In the extensive plan adopted by Marmol, his history of the rebellion embraces a preliminary notice of the conquest of Granada, and of that cruel policy of the conquerors which led to the insurrection. The narrative, thus complete, supplied a most important hiatus in the annals of the country. Yet notwithstanding its importance in this view, and its acknowledged merit as a literary composition, such was the indifference of the Spaniards to their national history, that it was not till the close of the last century, in 1797, that a second edition of Marmol's work was permitted to appear. This was in two volumes, octavo, from the press of Sancha, at Madrid,—the edition used in the preparation of these pages.

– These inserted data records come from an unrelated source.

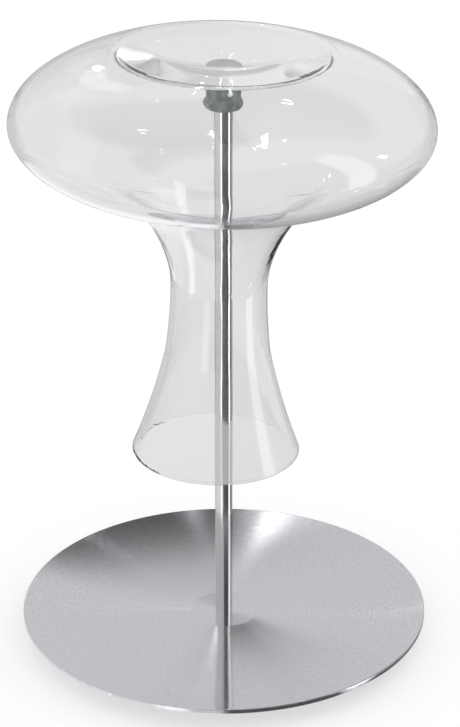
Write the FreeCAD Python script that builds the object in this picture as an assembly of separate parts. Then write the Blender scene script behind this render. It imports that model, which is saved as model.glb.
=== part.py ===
import FreeCAD, Part
import math
import os

os.makedirs("parts", exist_ok=True)

# Decanter drying stand, with its glass decanter hung upside down on the post.
# Millimetres, +Z up.  The origin is on the table, on the axis of the post.
# The user stands on the -Y side, with +X to the right.

# ---- base dish: one spun sheet with a flat hub and a wide shallow sweep ----
DISH_RADIUS = 112.5
DISH_SHEET = 2.5
DISH_EDGE_ROUND = 0.5
HUB_RADIUS = 19.0
VALLEY_RADIUS = 50.0
SWEEP_RADIUS = 300.0

# ---- rubber feet under the dish ----
FOOT_NAMES = ("front_right", "back_right", "back_left", "front_left")
FIRST_FOOT_ANGLE = -45.0
FOOT_CIRCLE_RADIUS = 80.0
FOOT_DIAMETER = 12.0
FOOT_HEIGHT = 6.0
FOOT_EDGE_ROUND = 0.8

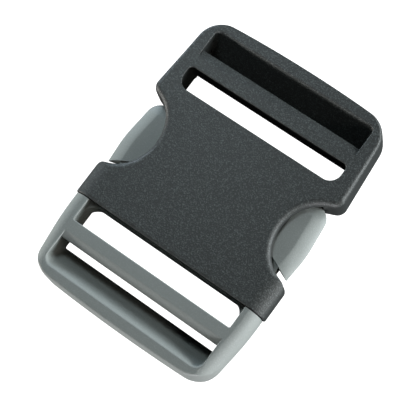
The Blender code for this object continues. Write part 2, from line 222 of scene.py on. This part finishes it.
def select_only(piece):
    bpy.ops.object.select_all(action="DESELECT")
    piece.select_set(True)
    bpy.context.view_layer.objects.active = piece


def edit(piece, kind="VERT"):
    select_only(piece)
    bpy.ops.object.mode_set(mode="EDIT")
    bpy.ops.mesh.select_mode(type=kind)


def leave_edit():
    bpy.ops.object.mode_set(mode="OBJECT")


def pick_vertex(piece, place):
    """Selects the one vertex of a flat outline that lies nearest to a place."""
    bpy.ops.mesh.select_all(action="DESELECT")
    shape = bmesh.from_edit_mesh(piece.data)
    nearest = min(shape.verts, key=lambda vertex: (vertex.co.xy - Vector(place)).length)
    nearest.select_set(True)
    shape.select_flush_mode()


def setback(before, corner, after, radius):
    """How far from a corner its rounding starts, for a given radius."""
    back = Vector(before[:2]) - Vector(corner[:2])
    ahead = Vector(after[:2]) - Vector(corner[:2])
    return radius / math.tan(back.angle(ahead) / 2)


def both_sides(half):
    """Closes a half outline, given from the -Y end to the +Y end at X > 0, with its mirror image."""
    return half + [(-x, y, radius) for x, y, radius in reversed(half)]


def one_side(side, corners):
    """Puts an outline that is given at X > 0 on the side 1 or -1."""
    return [(side * x, y, radius) for x, y, radius in corners]


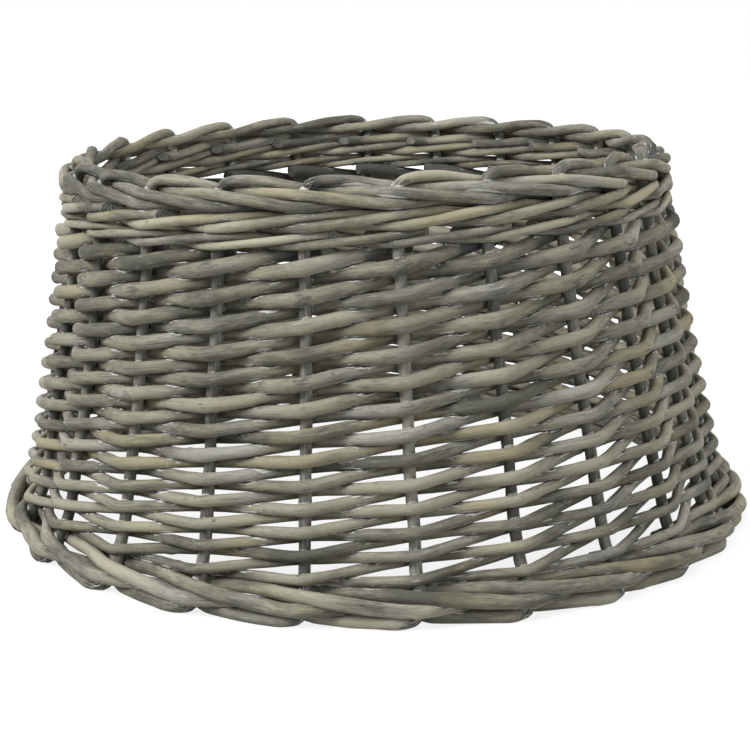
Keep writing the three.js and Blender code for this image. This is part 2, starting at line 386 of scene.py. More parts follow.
rods = [Rod(number, node) for number, node in enumerate(nodes)]
print("knots:", {rod.kind: len(rod.knots) for rod in rods})

# %% [markdown]
# ## Settle the borders
# The lowest stroke of a stake lies on the ground until the next stake hides it, and only then
# climbs behind it. The model's rods bend at a few knots and rise a little sooner, which would
# leave notches under the border, and the arcs of the rim would stand a little proud. Drawing the
# borders anew would part them from the model, so the knots stay. They are only moved a few
# millimetres, with two more added to the lowest stroke, and the first rows of weavers follow.

# %% Press the lowest stroke down
# A stake's knots, counted from its butt, and those of the rim from its tip
HIGH, LOW, OVER, BEHIND_NEXT, STROKE_END, STROKE_START, CORNER, UPRIGHT = range(3, 11)
RIM_CORNER, RIM_STROKE_END = -10, -8
SINK = {HIGH: 2.6, LOW: 0.9, OVER: 0.5, UPRIGHT: 1.4}
RIM_LIFT, RIM_SAG = 0.2, 1.2
GROUND_LEVEL = 4.2
CORNER_RISE = 0.5
BEHIND_LEVEL = 5.0
BEHIND_OUT = 1.5
CORNER_SHIFT = 0.4
HUG = 0.7
ADDED = 2
BELLY = 1.0
# How far the first knots of each weaver go down
FIRST_ROWS = (1.6, 1.6, 1.4, 0.6)


def outward(point, step):
    """A step straight out from the middle of the ring."""
    return step * point * (1, 1, 0) / np.hypot(*point[:2])


def settle(rod):
    """Moves the knots of a stake's borders, and adds two to its lowest stroke."""
    knots = rod.knots
    for knot, drop in SINK.items():
        knots[knot, 2] -= drop
    knots[BEHIND_NEXT] += outward(knots[BEHIND_NEXT], BEHIND_OUT)
    knots[BEHIND_NEXT, 2] = BEHIND_LEVEL
    knots[STROKE_END] += HUG * (knots[BEHIND_NEXT] - knots[STROKE_END])
    knots[CORNER] += CORNER_SHIFT * (knots[UPRIGHT] - knots[CORNER])
    knots[[STROKE_END, STROKE_START], 2] = GROUND_LEVEL
    knots[CORNER, 2] = GROUND_LEVEL + CORNER_RISE
    knots[RIM_CORNER, 2] += RIM_LIFT
    knots[RIM_STROKE_END, 2] -= RIM_SAG
    start, end = knots[STROKE_START], knots[STROKE_END]
    shares = np.arange(1, ADDED + 1) / (ADDED + 1)
    middle = [end + share * (start - end) for share in shares]
    middle = [point + outward(point, BELLY) for point in middle]
    rod.knots = np.insert(knots, STROKE_START, middle, axis=0)


for rod in rods:
    if rod.kind == "stake":
        settle(rod)
    if rod.kind == "weaver":
        rod.knots[:len(FIRST_ROWS), 2] -= FIRST_ROWS
print("lowest stroke lies at", GROUND_LEVEL, "mm")

# %% [markdown]
# ## Bend willow round the stakes
# A green rod is springy: between two stakes it runs nearly straight, and where it presses round a
# stake it kinks. Straight pieces would look like folded wire and a plain smooth curve like rope.
# A Hermite curve lies between the two: at each knot, the spring says how far the curve keeps its
# direction. The stakes' thick butts have most of it, and chance adds or takes a little.

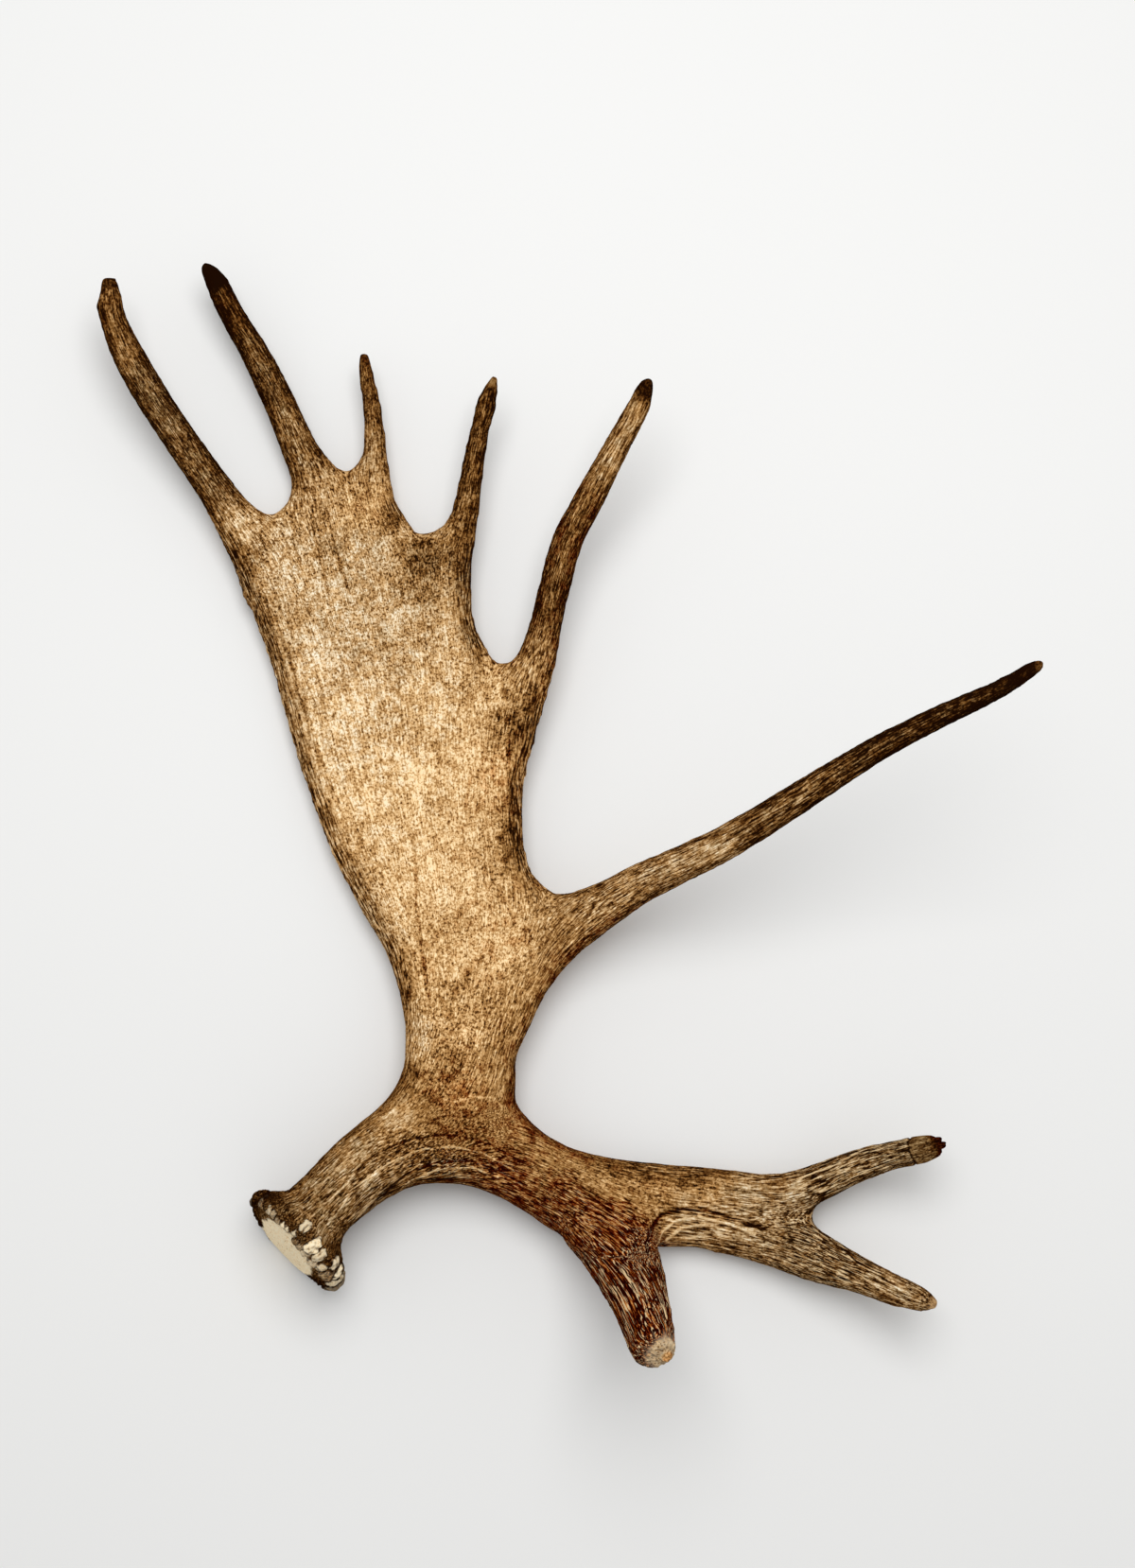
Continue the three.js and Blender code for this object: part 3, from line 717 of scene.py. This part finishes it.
def grain(growth, octave, pitch, stretch, seed):
    """Noise drawn out along the growth lines, with one pitch across them on thin and wide limbs alike."""
    level = np.floor(octave)
    share = octave - level
    total = np.zeros(len(growth))
    for extra, weight in ((0, 1 - share), (1, share)):
        scale = 2.0 ** (level + extra) / pitch
        total += weight * noise(growth * scale[:, None] / np.array([stretch, 1, 1]), seed)
    return total / np.sqrt(share**2 + (1 - share) ** 2)


def looks_at(points):
    """How dark, red, streaked and rough the bone is at each point, from the places around it."""
    places = np.array(PLACES, float)
    weights = np.zeros((len(points), len(places)))
    for index, place in enumerate(places):
        distance = np.hypot(points[:, 0] - place[0], points[:, 1] - place[1])
        weights[:, index] = (distance**2 + PLACE_SOFTNESS**2) ** -PLACE_POWER
    weights /= weights.sum(1, keepdims=True)
    return (weights @ places[:, 2:]).T


def distance_to_line(points, line):
    """Distance in plan to a line of points."""
    best = np.full(len(points), np.inf)
    for start, end in zip(line, line[1:]):
        start = np.array(start, float)
        span = np.array(end, float) - start
        share = np.clip((points[:, :2] - start) @ span / (span @ span), 0, 1)
        best = np.minimum(best, np.linalg.norm(points[:, :2] - start - share[:, None] * span, axis=1))
    return best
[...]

The most comprehensive, and by far the most able history of the Moors of Spain with which I am acquainted, is that of the Count Albert de Circourt,—"Histoire des Arabes en Espagne." Beginning with the beginning, the author opens his narrative with the conquest of the Peninsula by the Moslems. He paints in glowing colours the magnificent empire of the Spanish caliphs. He dwells with sufficient minuteness on those interminable feuds which, growing out of a diversity of races and tribes, baffled every attempt at a permanent consolidation under one government. Then comes the famous war of Granada, with the conquest of the country by the "Catholic Kings;" and the work closes with the sad tale of the subsequent fortunes of the conquered races until their final expulsion from the Peninsula. Thus the rapidly shifting scenes of this most picturesque drama, sketched by a master's hand, are brought in regular succession before the eye of the reader.